- _RECORDS SUPPLIED_
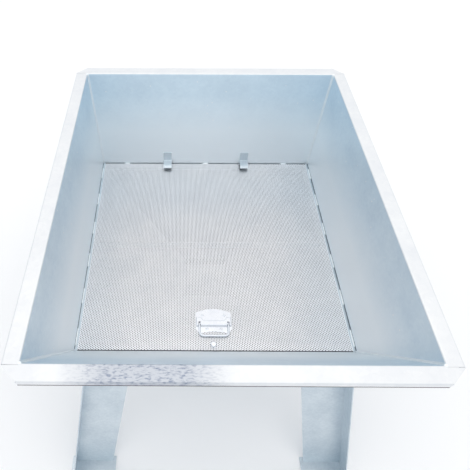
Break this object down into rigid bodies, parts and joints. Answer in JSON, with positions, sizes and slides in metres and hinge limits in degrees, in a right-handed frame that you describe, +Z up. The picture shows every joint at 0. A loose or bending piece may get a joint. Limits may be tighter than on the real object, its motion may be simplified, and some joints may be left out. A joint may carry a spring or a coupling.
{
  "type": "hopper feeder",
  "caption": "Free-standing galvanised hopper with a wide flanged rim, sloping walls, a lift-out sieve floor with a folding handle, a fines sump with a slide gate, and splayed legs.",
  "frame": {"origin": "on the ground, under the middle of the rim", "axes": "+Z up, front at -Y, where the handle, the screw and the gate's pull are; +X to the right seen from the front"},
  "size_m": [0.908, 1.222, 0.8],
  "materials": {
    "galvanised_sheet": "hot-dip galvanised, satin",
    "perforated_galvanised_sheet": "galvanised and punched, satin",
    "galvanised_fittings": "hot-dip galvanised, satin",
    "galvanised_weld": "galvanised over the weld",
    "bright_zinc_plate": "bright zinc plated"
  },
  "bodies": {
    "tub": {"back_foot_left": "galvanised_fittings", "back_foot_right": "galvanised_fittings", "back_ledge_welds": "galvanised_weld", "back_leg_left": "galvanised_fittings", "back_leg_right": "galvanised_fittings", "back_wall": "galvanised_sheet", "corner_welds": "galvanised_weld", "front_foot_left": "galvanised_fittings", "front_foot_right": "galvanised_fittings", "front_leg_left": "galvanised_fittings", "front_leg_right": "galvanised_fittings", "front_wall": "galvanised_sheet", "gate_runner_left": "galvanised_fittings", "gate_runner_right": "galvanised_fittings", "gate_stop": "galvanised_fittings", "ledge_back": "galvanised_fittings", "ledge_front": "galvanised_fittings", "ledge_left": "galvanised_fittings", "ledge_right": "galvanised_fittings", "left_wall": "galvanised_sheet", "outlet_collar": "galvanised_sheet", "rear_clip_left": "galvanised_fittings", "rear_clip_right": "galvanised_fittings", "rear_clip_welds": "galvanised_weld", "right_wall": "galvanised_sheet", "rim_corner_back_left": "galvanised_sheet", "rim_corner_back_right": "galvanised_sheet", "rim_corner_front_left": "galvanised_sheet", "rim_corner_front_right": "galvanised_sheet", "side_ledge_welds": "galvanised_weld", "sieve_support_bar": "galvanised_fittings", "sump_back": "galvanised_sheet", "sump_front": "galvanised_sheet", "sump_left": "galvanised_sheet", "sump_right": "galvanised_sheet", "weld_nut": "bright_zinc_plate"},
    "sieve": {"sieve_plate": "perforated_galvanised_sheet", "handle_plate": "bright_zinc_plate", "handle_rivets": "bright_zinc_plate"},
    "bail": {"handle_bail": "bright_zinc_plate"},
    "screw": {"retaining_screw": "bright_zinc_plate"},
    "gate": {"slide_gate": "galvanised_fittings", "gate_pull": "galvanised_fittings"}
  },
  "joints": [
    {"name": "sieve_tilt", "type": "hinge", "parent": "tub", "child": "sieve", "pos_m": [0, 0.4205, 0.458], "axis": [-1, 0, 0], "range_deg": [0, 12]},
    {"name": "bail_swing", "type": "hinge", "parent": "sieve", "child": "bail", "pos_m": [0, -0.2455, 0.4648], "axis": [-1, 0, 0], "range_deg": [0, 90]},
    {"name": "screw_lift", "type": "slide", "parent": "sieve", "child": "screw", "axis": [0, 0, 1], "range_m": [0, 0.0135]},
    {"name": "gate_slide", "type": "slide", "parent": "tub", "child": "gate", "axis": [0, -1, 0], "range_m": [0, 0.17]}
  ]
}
==
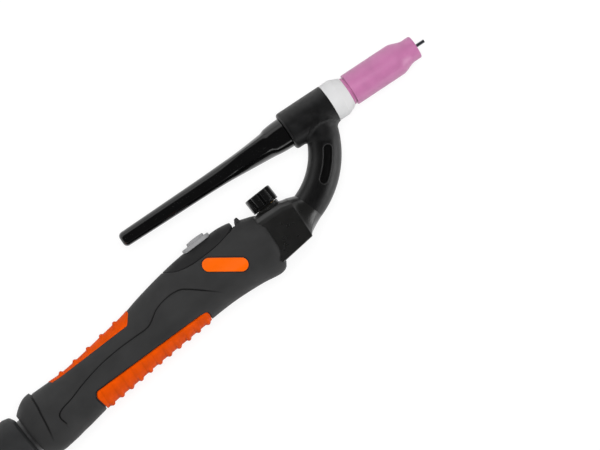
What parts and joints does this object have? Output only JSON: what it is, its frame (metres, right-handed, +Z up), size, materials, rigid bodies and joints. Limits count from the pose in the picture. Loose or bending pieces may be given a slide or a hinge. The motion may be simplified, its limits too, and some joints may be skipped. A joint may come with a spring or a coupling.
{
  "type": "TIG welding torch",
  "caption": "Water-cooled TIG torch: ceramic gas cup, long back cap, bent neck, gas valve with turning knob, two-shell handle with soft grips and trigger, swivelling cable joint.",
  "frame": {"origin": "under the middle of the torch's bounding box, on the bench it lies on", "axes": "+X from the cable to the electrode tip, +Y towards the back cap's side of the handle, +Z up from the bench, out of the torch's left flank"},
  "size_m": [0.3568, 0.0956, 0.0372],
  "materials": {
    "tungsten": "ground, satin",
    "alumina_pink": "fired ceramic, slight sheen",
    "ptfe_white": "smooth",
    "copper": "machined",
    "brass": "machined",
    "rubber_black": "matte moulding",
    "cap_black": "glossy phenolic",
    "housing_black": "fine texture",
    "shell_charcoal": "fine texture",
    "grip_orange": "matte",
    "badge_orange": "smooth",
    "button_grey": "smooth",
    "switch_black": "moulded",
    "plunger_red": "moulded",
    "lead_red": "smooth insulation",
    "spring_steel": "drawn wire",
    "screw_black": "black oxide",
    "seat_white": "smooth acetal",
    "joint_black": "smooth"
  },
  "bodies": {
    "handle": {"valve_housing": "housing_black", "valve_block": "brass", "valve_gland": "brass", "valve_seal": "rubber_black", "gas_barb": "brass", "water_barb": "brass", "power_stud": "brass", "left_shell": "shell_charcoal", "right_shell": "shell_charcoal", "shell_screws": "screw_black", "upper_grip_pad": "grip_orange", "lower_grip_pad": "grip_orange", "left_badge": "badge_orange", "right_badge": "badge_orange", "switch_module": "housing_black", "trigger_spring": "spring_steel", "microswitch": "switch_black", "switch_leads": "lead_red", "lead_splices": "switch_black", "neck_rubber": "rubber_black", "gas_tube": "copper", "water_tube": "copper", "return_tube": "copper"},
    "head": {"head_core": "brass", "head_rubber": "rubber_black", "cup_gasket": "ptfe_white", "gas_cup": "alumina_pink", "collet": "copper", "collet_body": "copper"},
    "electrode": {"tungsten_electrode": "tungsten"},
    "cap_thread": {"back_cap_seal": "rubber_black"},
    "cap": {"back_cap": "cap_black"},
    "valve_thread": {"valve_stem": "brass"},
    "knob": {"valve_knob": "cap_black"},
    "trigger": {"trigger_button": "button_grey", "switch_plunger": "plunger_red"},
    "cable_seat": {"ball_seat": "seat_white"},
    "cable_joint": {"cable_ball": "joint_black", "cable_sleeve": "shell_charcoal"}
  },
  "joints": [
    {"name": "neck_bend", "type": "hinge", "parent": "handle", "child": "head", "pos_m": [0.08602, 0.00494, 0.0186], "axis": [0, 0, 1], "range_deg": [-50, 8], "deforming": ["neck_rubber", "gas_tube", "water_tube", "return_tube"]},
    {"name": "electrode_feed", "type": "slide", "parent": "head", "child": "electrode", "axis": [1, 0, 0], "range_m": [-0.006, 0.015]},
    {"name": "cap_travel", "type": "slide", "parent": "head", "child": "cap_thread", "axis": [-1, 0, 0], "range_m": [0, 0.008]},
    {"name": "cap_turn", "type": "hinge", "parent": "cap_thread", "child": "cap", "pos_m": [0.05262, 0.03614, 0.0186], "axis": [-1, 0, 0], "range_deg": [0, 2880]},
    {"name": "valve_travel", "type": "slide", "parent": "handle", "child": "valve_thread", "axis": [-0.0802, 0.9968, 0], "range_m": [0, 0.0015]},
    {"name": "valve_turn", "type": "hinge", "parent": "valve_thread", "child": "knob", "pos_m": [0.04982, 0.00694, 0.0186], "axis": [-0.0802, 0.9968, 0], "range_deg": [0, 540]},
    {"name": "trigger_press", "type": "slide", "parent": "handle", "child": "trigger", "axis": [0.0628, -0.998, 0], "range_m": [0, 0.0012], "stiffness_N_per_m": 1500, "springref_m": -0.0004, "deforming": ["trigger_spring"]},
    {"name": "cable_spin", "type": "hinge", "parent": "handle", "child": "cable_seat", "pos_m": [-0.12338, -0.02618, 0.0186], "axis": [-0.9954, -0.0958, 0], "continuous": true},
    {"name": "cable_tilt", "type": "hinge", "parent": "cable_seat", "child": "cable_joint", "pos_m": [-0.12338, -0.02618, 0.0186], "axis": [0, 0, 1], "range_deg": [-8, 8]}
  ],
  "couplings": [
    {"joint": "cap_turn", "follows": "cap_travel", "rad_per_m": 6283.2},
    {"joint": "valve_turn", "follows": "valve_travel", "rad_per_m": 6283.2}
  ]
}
==
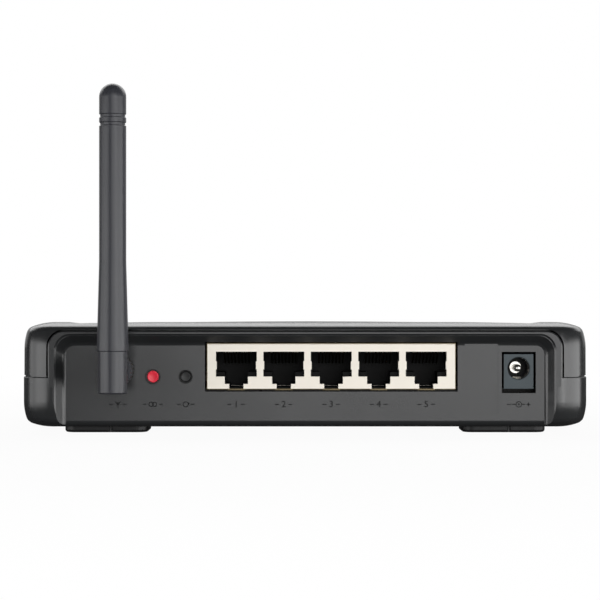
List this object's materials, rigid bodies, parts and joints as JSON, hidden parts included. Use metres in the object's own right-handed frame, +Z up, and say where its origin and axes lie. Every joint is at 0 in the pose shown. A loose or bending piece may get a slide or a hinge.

- _BRIEF_
Go through the data and count each line that has the word "axes", then give the total alone.

- _EXERCISE RESPONSE_
3